---- LISTED ENTRIES

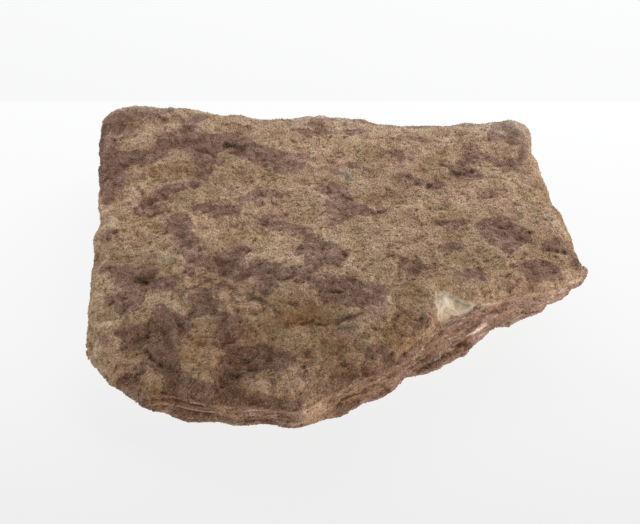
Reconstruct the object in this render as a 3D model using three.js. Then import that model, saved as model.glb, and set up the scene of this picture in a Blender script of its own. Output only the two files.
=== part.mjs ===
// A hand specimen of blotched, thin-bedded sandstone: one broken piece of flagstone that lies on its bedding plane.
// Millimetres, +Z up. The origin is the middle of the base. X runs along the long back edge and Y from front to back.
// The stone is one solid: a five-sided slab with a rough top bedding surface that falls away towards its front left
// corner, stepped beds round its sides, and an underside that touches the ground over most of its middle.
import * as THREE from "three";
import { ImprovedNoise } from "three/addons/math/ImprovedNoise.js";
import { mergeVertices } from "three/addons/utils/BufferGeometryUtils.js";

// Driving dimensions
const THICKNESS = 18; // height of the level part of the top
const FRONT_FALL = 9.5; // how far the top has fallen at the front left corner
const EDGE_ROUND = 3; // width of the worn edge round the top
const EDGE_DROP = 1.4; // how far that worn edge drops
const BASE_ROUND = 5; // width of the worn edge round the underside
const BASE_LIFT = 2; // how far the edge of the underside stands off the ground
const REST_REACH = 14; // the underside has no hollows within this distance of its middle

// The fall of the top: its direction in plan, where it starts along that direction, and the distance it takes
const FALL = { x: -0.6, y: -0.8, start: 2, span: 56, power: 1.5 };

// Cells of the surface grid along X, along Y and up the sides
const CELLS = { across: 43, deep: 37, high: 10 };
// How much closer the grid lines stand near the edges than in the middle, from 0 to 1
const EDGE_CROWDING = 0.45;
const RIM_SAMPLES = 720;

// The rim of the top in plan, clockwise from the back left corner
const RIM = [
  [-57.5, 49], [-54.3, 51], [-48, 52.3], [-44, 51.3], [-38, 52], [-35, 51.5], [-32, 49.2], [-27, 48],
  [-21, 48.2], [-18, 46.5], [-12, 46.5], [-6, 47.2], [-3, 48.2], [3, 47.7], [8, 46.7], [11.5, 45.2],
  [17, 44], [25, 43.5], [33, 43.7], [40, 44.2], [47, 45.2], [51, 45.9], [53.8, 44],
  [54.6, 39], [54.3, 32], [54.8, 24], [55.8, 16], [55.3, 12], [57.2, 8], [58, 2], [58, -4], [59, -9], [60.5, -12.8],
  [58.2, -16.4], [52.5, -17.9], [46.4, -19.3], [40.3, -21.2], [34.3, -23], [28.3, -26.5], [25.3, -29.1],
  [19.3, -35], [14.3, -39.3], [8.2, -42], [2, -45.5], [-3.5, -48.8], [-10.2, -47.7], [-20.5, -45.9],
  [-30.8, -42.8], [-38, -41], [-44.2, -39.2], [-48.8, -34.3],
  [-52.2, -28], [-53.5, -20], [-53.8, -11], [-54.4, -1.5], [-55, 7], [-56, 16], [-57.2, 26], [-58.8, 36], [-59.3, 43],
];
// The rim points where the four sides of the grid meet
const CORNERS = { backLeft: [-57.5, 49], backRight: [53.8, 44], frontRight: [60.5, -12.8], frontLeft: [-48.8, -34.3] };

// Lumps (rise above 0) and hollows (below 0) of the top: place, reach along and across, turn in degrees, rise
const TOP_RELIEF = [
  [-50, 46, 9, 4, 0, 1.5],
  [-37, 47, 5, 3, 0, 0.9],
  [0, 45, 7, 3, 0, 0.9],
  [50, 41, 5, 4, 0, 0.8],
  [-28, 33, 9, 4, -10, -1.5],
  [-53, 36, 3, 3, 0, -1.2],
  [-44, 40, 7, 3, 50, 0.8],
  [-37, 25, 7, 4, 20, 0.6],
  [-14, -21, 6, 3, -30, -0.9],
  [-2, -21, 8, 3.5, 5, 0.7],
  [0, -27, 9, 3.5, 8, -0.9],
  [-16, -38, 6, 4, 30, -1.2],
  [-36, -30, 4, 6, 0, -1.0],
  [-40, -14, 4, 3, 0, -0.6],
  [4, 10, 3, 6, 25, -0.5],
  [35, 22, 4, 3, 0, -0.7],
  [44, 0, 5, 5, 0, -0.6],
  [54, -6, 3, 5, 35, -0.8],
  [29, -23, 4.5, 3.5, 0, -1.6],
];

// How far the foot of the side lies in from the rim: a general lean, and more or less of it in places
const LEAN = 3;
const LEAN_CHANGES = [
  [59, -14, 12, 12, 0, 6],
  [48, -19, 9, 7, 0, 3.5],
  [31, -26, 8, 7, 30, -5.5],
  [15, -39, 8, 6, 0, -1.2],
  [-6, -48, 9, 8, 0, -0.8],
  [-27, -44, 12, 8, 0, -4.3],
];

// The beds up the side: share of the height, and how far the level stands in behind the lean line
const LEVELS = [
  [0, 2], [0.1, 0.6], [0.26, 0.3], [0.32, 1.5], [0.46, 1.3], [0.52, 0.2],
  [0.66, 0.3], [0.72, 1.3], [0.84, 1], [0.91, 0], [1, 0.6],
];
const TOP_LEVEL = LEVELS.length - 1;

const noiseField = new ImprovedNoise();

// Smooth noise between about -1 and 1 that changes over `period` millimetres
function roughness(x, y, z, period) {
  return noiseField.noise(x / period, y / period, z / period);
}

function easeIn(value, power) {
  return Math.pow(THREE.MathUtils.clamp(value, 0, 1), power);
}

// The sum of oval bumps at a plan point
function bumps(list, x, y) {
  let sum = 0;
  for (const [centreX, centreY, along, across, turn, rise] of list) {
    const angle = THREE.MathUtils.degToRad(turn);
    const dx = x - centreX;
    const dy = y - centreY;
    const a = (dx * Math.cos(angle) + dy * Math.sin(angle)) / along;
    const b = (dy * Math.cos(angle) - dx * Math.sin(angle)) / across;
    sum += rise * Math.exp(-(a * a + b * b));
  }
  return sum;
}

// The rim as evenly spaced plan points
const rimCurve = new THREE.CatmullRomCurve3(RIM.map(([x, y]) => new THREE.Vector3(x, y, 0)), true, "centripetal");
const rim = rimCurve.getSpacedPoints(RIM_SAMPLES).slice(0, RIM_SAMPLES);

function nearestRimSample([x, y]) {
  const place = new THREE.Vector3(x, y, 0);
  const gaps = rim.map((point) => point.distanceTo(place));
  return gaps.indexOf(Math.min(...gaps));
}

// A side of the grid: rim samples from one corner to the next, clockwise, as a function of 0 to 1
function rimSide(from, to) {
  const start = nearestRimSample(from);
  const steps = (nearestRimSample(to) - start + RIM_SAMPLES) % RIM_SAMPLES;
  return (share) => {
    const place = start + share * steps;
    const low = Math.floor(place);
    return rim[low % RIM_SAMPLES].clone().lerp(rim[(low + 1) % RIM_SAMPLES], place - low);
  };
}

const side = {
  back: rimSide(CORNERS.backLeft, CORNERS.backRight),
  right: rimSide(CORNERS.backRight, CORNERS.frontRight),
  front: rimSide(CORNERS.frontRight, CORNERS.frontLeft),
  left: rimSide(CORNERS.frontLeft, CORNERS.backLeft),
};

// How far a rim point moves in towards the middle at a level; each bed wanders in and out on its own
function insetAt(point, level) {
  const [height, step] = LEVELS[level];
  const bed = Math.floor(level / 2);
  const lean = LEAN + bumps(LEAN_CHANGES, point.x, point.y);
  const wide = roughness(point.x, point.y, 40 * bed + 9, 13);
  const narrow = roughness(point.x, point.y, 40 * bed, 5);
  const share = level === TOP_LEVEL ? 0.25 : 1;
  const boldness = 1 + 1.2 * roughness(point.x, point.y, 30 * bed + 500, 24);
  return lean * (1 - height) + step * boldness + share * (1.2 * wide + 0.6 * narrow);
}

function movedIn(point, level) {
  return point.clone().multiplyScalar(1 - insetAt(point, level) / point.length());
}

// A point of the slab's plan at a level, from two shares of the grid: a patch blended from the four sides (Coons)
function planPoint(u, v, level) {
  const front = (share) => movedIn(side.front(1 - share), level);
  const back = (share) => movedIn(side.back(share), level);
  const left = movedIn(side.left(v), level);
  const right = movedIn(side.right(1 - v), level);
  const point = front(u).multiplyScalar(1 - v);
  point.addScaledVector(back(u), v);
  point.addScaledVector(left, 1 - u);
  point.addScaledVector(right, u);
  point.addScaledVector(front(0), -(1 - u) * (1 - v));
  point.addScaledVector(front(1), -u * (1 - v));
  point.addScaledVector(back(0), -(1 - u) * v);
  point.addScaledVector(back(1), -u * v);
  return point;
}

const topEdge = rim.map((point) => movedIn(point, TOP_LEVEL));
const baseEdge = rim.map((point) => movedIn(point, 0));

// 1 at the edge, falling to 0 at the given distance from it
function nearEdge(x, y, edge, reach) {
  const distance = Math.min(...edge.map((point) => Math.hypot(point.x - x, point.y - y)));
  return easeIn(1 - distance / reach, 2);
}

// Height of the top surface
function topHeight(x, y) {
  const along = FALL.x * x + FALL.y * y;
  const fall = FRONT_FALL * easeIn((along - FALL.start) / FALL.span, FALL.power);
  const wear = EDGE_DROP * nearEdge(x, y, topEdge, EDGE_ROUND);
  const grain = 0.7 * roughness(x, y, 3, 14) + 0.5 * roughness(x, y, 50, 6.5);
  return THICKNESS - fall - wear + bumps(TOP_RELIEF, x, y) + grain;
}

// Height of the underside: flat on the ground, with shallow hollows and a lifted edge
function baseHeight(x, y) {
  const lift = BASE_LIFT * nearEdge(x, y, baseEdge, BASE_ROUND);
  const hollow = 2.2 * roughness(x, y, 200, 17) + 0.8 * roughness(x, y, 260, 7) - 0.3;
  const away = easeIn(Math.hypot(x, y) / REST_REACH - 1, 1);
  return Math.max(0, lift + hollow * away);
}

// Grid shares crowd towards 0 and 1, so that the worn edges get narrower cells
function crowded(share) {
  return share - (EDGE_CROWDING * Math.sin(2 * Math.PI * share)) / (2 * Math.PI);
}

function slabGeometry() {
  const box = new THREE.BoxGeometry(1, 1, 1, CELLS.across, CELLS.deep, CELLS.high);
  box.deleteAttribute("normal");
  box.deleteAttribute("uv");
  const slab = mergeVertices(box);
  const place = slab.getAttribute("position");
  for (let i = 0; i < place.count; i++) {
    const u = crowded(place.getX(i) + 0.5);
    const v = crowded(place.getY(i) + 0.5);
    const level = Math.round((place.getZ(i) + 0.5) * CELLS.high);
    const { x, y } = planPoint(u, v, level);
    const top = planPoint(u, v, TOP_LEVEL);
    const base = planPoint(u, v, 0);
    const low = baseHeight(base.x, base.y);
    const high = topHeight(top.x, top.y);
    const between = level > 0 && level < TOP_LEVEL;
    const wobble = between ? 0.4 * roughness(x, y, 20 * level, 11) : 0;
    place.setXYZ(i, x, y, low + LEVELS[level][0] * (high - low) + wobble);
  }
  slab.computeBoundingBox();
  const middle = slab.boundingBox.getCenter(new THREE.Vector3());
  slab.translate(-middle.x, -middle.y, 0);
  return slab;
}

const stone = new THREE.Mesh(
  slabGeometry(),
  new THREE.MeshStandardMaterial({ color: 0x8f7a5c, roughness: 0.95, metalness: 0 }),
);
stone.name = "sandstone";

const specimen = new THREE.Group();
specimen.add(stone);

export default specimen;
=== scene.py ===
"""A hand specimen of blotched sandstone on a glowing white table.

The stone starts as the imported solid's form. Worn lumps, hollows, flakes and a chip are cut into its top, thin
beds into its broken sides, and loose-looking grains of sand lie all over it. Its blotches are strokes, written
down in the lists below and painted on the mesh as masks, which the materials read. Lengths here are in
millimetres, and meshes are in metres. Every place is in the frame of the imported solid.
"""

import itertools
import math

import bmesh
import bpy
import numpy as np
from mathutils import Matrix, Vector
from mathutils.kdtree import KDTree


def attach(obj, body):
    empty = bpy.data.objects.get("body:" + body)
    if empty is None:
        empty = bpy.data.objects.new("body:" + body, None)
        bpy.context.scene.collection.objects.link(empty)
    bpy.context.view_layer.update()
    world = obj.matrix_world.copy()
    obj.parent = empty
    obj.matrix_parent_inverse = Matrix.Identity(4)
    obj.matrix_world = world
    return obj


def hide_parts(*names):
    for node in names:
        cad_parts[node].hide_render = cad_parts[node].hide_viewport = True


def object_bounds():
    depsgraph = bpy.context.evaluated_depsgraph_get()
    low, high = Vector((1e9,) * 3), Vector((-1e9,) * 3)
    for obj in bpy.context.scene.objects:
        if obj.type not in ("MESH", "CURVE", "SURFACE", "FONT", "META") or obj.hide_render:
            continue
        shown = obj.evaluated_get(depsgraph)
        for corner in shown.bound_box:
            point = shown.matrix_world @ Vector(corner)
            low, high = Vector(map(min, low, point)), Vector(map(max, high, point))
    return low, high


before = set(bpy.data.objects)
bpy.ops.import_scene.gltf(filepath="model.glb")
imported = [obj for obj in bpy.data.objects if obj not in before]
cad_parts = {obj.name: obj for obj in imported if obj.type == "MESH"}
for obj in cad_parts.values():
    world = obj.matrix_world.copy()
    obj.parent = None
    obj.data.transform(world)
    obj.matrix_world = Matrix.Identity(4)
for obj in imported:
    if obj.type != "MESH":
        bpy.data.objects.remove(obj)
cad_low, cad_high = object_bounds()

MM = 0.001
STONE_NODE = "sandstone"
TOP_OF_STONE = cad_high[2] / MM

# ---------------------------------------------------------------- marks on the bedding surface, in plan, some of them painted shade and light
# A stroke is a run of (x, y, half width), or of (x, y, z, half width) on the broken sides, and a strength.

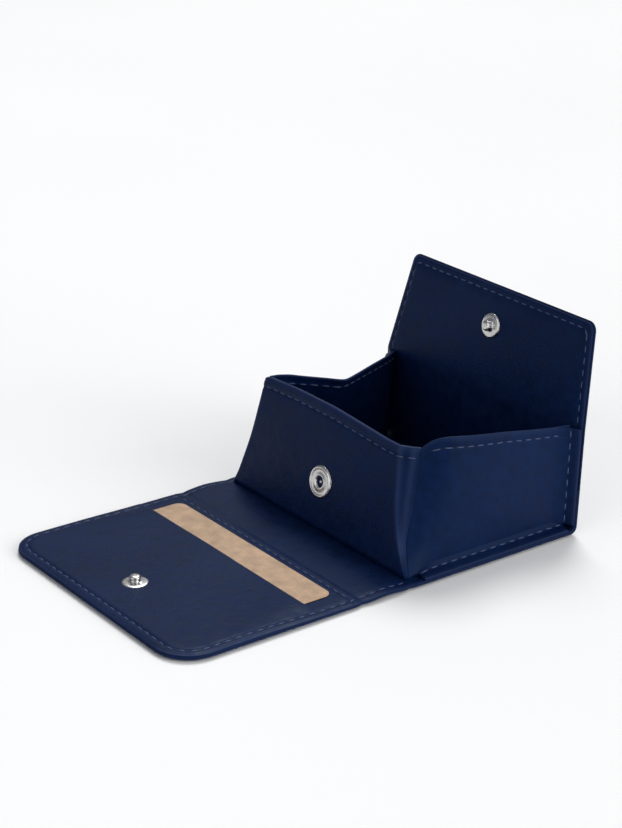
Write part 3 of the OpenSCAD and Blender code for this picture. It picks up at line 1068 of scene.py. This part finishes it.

--------

## EXERCISE
Starting with the line that contains "bpy.context.view_layer.update()", print each line through the last one in the listing. Include both end lines and add nothing.

## CORRECT RESULT
    bpy.context.view_layer.update()
    world = obj.matrix_world.copy()
    obj.parent = empty
    obj.matrix_parent_inverse = Matrix.Identity(4)
    obj.matrix_world = world
    return obj


def hide_parts(*names):
    for node in names:
        cad_parts[node].hide_render = cad_parts[node].hide_viewport = True


def object_bounds():
    depsgraph = bpy.context.evaluated_depsgraph_get()
    low, high = Vector((1e9,) * 3), Vector((-1e9,) * 3)
    for obj in bpy.context.scene.objects:
        if obj.type not in ("MESH", "CURVE", "SURFACE", "FONT", "META") or obj.hide_render:
            continue
        shown = obj.evaluated_get(depsgraph)
        for corner in shown.bound_box:
            point = shown.matrix_world @ Vector(corner)
            low, high = Vector(map(min, low, point)), Vector(map(max, high, point))
    return low, high


before = set(bpy.data.objects)
bpy.ops.import_scene.gltf(filepath="model.glb")
imported = [obj for obj in bpy.data.objects if obj not in before]
cad_parts = {obj.name: obj for obj in imported if obj.type == "MESH"}
for obj in cad_parts.values():
    world = obj.matrix_world.copy()
    obj.parent = None
    obj.data.transform(world)
    obj.matrix_world = Matrix.Identity(4)
for obj in imported:
    if obj.type != "MESH":
        bpy.data.objects.remove(obj)
cad_low, cad_high = object_bounds()

MM = 0.001
STONE_NODE = "sandstone"
TOP_OF_STONE = cad_high[2] / MM

# ---------------------------------------------------------------- marks on the bedding surface, in plan, some of them painted shade and light
# A stroke is a run of (x, y, half width), or of (x, y, z, half width) on the broken sides, and a strength.

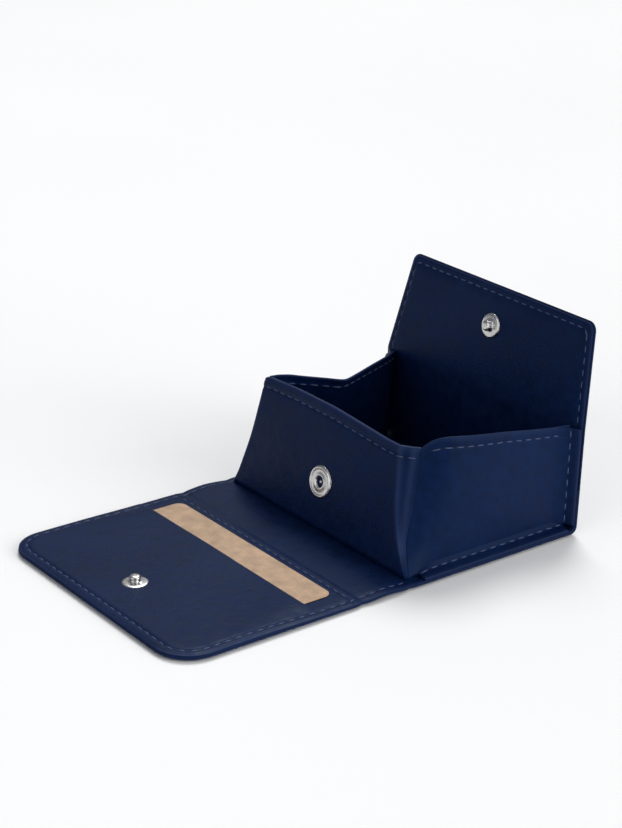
Write part 3 of the OpenSCAD and Blender code for this picture. It picks up at line 1068 of scene.py. This part finishes it.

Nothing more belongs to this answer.